7:30am. Nervous - did I dress okay? Will the admissions staff remember that didn't wear a suit jacket when they look at the application I might submit in a few months?
8:15am. Excited and Reassured - "Yes! A successful, competent women and someone I'd like to emulate later in life is telling me that this is the right decision!"
9:15am. Slightly Confused - don't all MBA programs have basically the same curriculum?
10:15am. Less-Than-Thrilled - apparently, the number of corporations coming on campus to hire students has dropped slightly, and it seems that no one quite knows what to do with those of us interested in the nonprofit sector or wanting to start their own businesses (despite an area of emphasis in Entrepreneurship. Hmm...)
11:15am. Terrified and Bummed - "You only accept 14% of applicants?" "There are more students accepted from OUTSIDE ARIZONA than within our own community?"
12:15pm. Amused - I liked the marketing class. The professor and the speed at which the material was presented were both exciting. But I doubt it is much of an accurate example of the average MBA class. What - they don't think we'll join up if made to sit through Business Ethics or Applied Statistics?
1:00pm. Back to Nervous - The $40,000/year sample budget is looking pretty accurate when broken down, and the longer you wait to apply, diligently preparing yourself to earn entrance to the ranked program, the less likely it is that you will receive scholarship dollars. Not exactly win-win.
1:30pm. Wistful - I remember what it was like when I first started as a Freshman undergraduate at ASU - being involved in lots of clubs, spending tons of time with like-minded people, and having access to the newest research and most interesting information available.
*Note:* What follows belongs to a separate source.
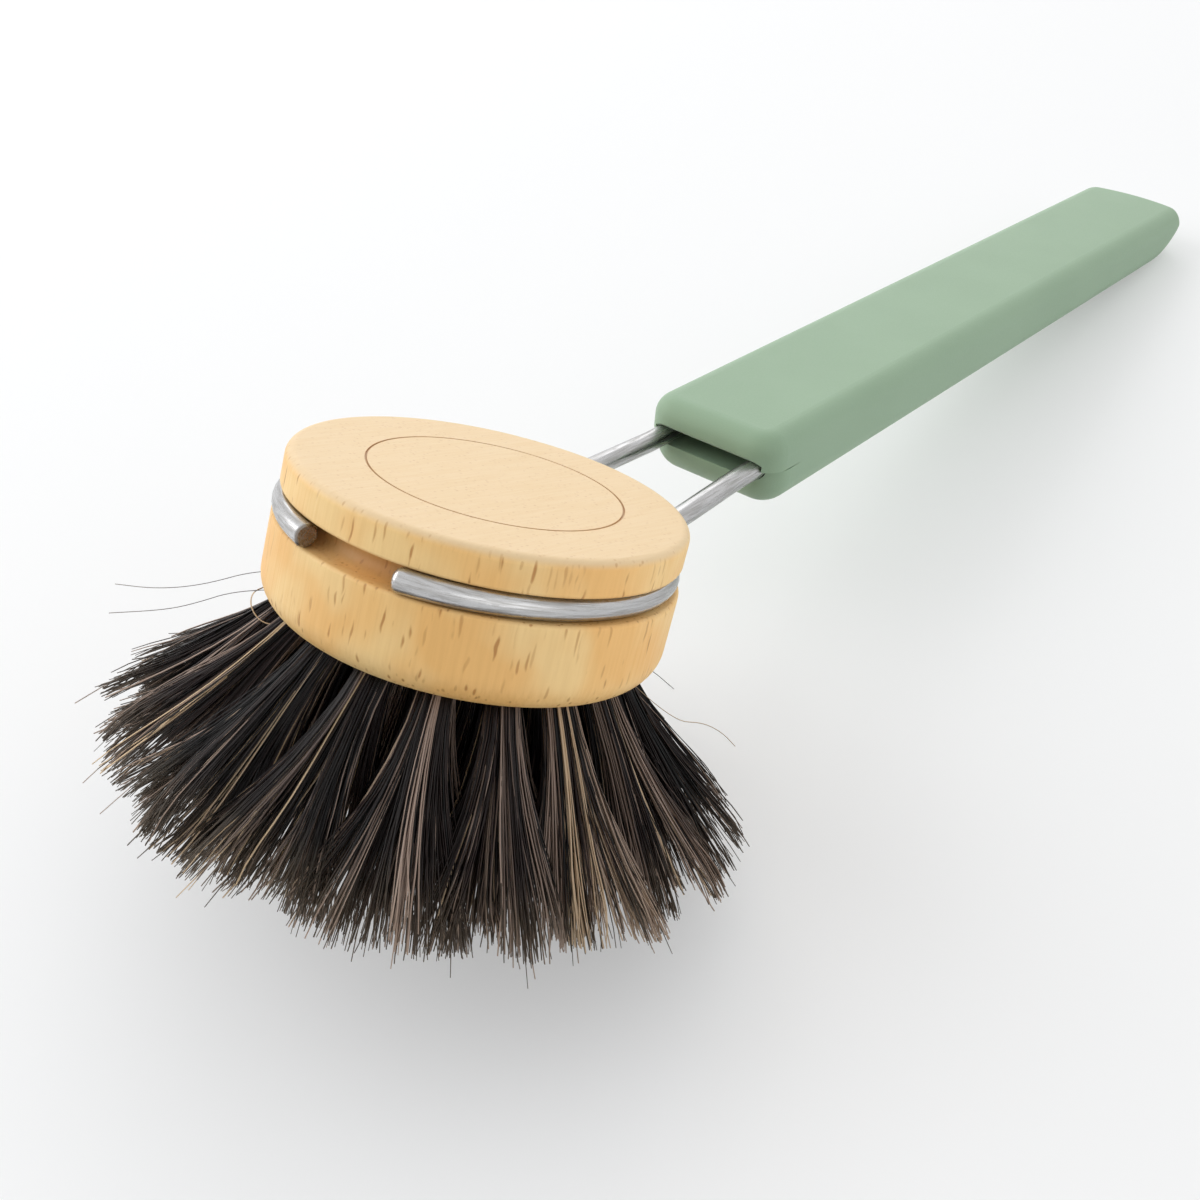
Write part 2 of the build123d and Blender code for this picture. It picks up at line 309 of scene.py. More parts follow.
class StageSettings(bpy.types.PropertyGroup):
    """Floor and light."""

    floor: colour("Floor", "#F2F3F4", "Plain pale floor")
    key: power("Key", 6.8, "Power of the large soft lamp")
    fill: power("Fill", 1.6, "Power of the weak lamp")
    rim: power("Rim", 3.0, "Power of the lamp behind")
    sky: bpy.props.FloatProperty(
        name="Sky", description="Strength of the even light all round", default=0.88
    )


def add_node(tree, kind, settings=(), inputs=()):
    """Add a shader node with its properties. Its inputs, by name or in order, are sockets or values."""
    node = tree.nodes.new("ShaderNode" + kind)
    for name, value in dict(settings).items():
        setattr(node, name, value)
    placed = inputs if isinstance(inputs, dict) else dict(enumerate(inputs))
    for name, value in placed.items():
        if isinstance(value, bpy.types.NodeSocket):
            tree.links.new(value, node.inputs[name])
        else:
            node.inputs[name].default_value = value
    return node


def new_material(name):
    """A material with its node tree and its Principled shader."""
    material = bpy.data.materials.new(name)
    material.use_nodes = True
    return material, material.node_tree, material.node_tree.nodes["Principled BSDF"]


def head_millimetres(tree):
    """Each point's place in the head's frame, in millimetres."""
    place = add_node(tree, "TexCoord").outputs["Object"]
    turned = {"Vector": place, "Location": head_spot, "Rotation": (0, head_lean, 0), "Scale": (MM, MM, MM)}
    return add_node(tree, "Mapping", {"vector_type": "TEXTURE"}, turned).outputs["Vector"]


def per_size(size):
    """How many of a pattern go in a millimetre along each axis."""
    return tuple(1 / side for side in size)


def finish_material(tree, shader, base, roughness=None, height=None, depth=0.0):
    """Link a material's colour, roughness and relief, which is depth millimetres deep."""
    tree.links.new(base, shader.inputs["Base Color"])
    if roughness is not None:
        tree.links.new(roughness, shader.inputs["Roughness"])
    if height is not None:
        bump = add_node(tree, "Bump", (), {"Distance": depth * MM, "Height": height})
        tree.links.new(bump.outputs["Normal"], shader.inputs["Normal"])


def ray_flecks(tree, head):
    """How much each point lies in a ray of the beech: dashes on the side wall, fine specks on the top."""
    slow = {"Vector": head, "Scale": SWAYS_PER_MM, "Detail": 1.0}
    sway = add_node(tree, "TexNoise", (), slow).outputs["Color"]
    swayed = add_node(tree, "VectorMath", MULTIPLIED_ADDED, (sway, FLECK_SWAY, head)).outputs[0]
    drawn = add_node(tree, "Mapping", (), {"Vector": swayed, "Scale": per_size(FLECK)}).outputs[0]
    cells = add_node(tree, "TexVoronoi", (), {"Vector": drawn, "Scale": 1.0}).outputs
    chance = add_node(tree, "SeparateColor", (), (cells["Color"],)).outputs
    spot = add_node(tree, "MapRange", EASED, (cells["Distance"], 0.38, 0.14)).outputs[0]
    chosen = add_node(tree, "MapRange", EASED, (chance[0], 0.44, 0.48)).outputs[0]
    depth = add_node(tree, "MapRange", EASED, (chance[1], 0.0, 1.0, 0.35, 1.0)).outputs[0]
    flecks = add_node(tree, "Math", MULTIPLIED, (spot, chosen)).outputs[0]
    return add_node(tree, "Math", MULTIPLIED, (flecks, depth)).outputs[0]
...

That's what those chipper students promise, and I believe them.

After taking a few days to digest the experience, meeting a new friend with similar nonprofit/social entrepreneurship ambitions who loves the program, and interviewing for yet another position I didn't get, I am ready to take the plunge! I'm going to buy the GMAT prep book and CD ROM, I know who I am going to ask for recommendations, I AM going to get in, and it will be great!

And then...the parents came to town.

I love my parents, and while my dad and I may never agree on politics and my mom takes "eternal optimist" to a whole new level, I think they are stellar people who have made a lot of good decisions and raised me well. My dad is a scientist and my mom is with a corporate bank. They are generous and smart, traditional and supportive, and they love me a lot. They also have never been in debt, both have worked for their respected companies for 30+ years, and they are well-prepared for retirement. They work hard, show up on time (apparently that gene skipped a generation), and save a lot.

They do NOT think I should go back to school.